CI/CD Pipeline Integration: Security checks should be part of the standard CI/CD pipeline, providing fast feedback without requiring separate deployment gates. This includes automated vulnerability scanning, compliance checking, and security test execution as part of the standard build process.
Vulnerability counts and compliance checklists are lagging indicators. They don't tell you whether security is actually improving. Guardrails require different metrics focused on velocity and effectiveness:
Security Velocity Metrics:
Mean Time to Remediation (MTTR): How quickly are security issues addressed from detection to fix deployment?
Merge rate: What percentage of automated security fixes are actually implemented?
False positive rate: What percentage of security alerts result in actual fixes?
Business Impact Measurement:
Deployment frequency with security confidence: Can teams maintain high deployment frequency while improving security posture?
Lead time impact: How do security processes affect overall delivery lead time?
Developer productivity: Are developers spending more time on strategic work and less on security toil?
DORA metrics provide the framework for measuring security's impact on engineering effectiveness. Teams with effective guardrails see improvements in deployment frequency and lead time, not trade-offs.
Audit your current security touchpoints: how many are gates (blocking workflows) versus guardrails (redirecting workflows)? For most organizations, the ratio is heavily skewed toward gates — and every unnecessary gate is a tax on developer velocity that delivers zero additional security value.
Then pick one gate. The one developers complain about most.

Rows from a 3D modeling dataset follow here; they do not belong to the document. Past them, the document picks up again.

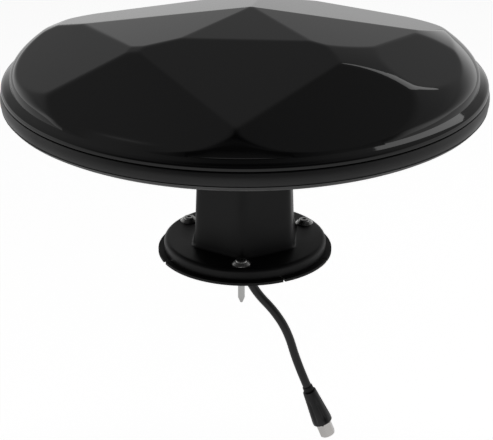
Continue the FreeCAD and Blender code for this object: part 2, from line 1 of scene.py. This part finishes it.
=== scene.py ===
# %% [markdown]
# # A faceted dome antenna on a hexagonal stem
# The dome hides two crossed pairs of metal petals, a ring and a small amplifier. It does not turn: it
# listens in every direction at once. A hexagonal stem carries it on a round foot that is screwed to a
# roof, and a short coaxial lead leaves the foot underneath. This lesson starts from the packed
# mechanical model, which already says where everything is, and gives each piece its final surface
# and finish.

import json

import bmesh
import bpy
import numpy as np
from math import cos, pi, radians, sin
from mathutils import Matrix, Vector


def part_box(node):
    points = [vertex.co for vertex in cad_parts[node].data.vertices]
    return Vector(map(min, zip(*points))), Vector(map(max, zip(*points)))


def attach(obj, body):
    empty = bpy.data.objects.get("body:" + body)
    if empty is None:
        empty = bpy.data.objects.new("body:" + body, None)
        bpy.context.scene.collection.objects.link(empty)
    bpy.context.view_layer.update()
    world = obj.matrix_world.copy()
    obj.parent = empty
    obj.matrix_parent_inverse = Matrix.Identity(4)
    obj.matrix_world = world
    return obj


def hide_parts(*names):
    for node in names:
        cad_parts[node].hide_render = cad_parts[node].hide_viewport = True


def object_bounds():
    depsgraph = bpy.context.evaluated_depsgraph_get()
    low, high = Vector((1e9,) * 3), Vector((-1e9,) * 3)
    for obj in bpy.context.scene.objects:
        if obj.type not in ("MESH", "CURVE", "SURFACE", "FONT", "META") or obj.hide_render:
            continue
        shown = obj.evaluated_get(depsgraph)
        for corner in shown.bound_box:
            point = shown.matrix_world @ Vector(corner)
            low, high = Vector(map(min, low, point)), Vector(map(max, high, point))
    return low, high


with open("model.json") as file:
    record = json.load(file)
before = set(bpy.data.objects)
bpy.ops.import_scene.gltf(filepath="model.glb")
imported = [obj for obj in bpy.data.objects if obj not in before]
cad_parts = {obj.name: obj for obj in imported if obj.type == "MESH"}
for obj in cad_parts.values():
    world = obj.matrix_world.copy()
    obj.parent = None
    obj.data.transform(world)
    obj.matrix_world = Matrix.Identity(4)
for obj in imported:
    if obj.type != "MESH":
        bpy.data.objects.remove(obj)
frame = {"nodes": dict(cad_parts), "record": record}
cad_low, cad_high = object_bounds()
nodes = frame["nodes"]
MM = 0.001
print(f"{len(nodes)} nodes, box {tuple(cad_low)} to {tuple(cad_high)}")

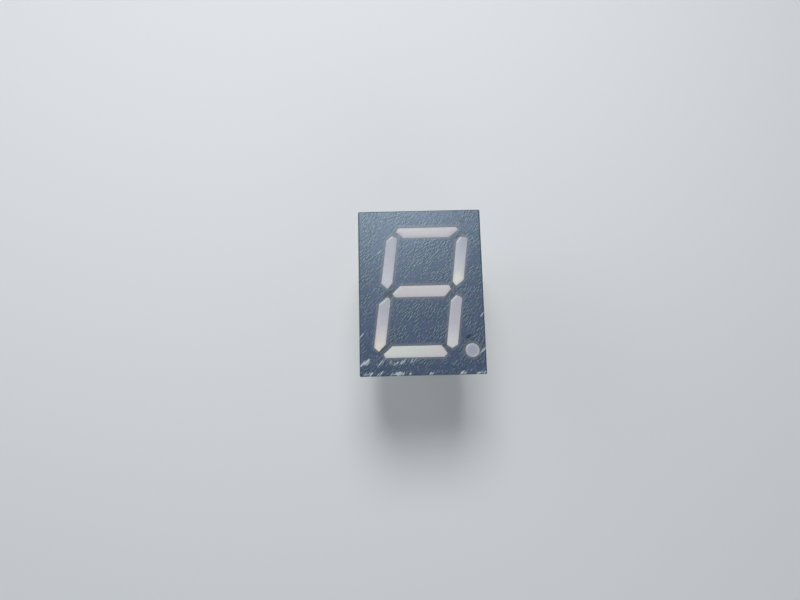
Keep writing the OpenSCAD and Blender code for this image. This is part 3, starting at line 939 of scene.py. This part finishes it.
# metal or crystal with duller patches and a fine uneven surface
def patchyMaterial(name, bright, dull, patchSize, roughness, relief, metallic):
    material, tree, shader = newMaterial(name, roughness[0], metallic)
    patch = noiseOf(tree, stretched(tree, [patchSize] * 3), 3, 0.6)
    fine = noiseOf(tree, stretched(tree, [patchSize / 5] * 3), 2, 0.6)
    base = mixed(tree, ramp(tree, patch, 0.38, 0.66), bright, dull)
    finish(tree, shader, base, fine, relief, ramp(tree, patch, 0.3, 0.7, roughness))
    return material


def paintInside():
    paint("circuit_board", boardMaterial())
    for start, look in inside["patchy"].items():
        material = patchyMaterial(*look)
        for name in nodes:
            if name.startswith(start):
                paint(name, material)


paintInside()
print("inner pieces painted")


# 1 for the rays that show the room itself: straight from the camera, mirrored or passed through
def seenRays(tree):
    rays = addNode(tree, "LightPath").outputs
    mirrored = larger(tree, rays["Is Glossy Ray"], rays["Is Transmission Ray"])
    return larger(tree, rays["Is Camera Ray"], mirrored)


def makeWorld():
    world = bpy.data.worlds.new("room")
    world.use_nodes = True
    tree = world.node_tree
    background = tree.nodes["Background"]
    background.inputs["Color"].default_value = (*room["air"], 1)
    strength = ramp(tree, seenRays(tree), 0, 1, (room["strength"], room["seenStrength"]))
    tree.links.new(strength, background.inputs["Strength"])
    bpy.context.scene.world = world
    bpy.context.scene.view_settings.view_transform = "Standard"


# a pale floor that fades into the room's air far from the object
def floorMaterial():
    material, tree, shader = newMaterial("pale floor", 0.9)
    shader.inputs["Base Color"].default_value = (*room["floor"], 1)
    air = addNode(tree, "Emission", {"Color": (*room["air"], 1), "Strength": room["seenStrength"]})
    away = lengthOf(tree, stretched(tree, (1, 1, 1)))
    fade = times(tree, ramp(tree, away, room["fadeStart"], room["fadeEnd"]), seenRays(tree))
    both = addNode(tree, "MixShader", {0: fade, 1: shader.outputs["BSDF"], 2: air.outputs["Emission"]})
    tree.links.new(both.outputs["Shader"], tree.nodes["Material Output"].inputs["Surface"])
    return material


def makeFloor():
    bm = bmesh.new()
    bmesh.ops.create_grid(bm, x_segments=1, y_segments=1, size=room["floorSize"] * mm)
    bmesh.ops.translate(bm, verts=bm.verts, vec=(0, 0, cadLow.z))
    floor = newObject(bm, "floor")
    floor.data.materials.append(floorMaterial())


makeWorld()
makeFloor()
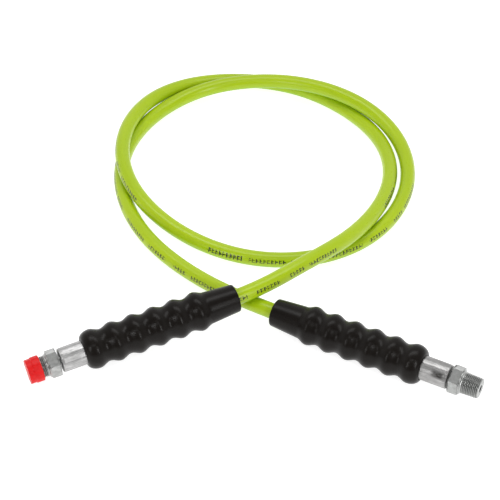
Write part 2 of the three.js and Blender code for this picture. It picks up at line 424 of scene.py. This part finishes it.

Replace it with the pattern from the container base image example: automated default, PR-based notification, logged exception path. Measure the merge rate on the resulting PRs. If it's above 50%, you've built a guardrail. If it's below 50%, you've built a gate with better marketing.
Guardrails are harder to build than gates. They require engineering investment, cross-team collaboration, and continuous maintenance. But they're the only model that scales without making security the enemy of shipping.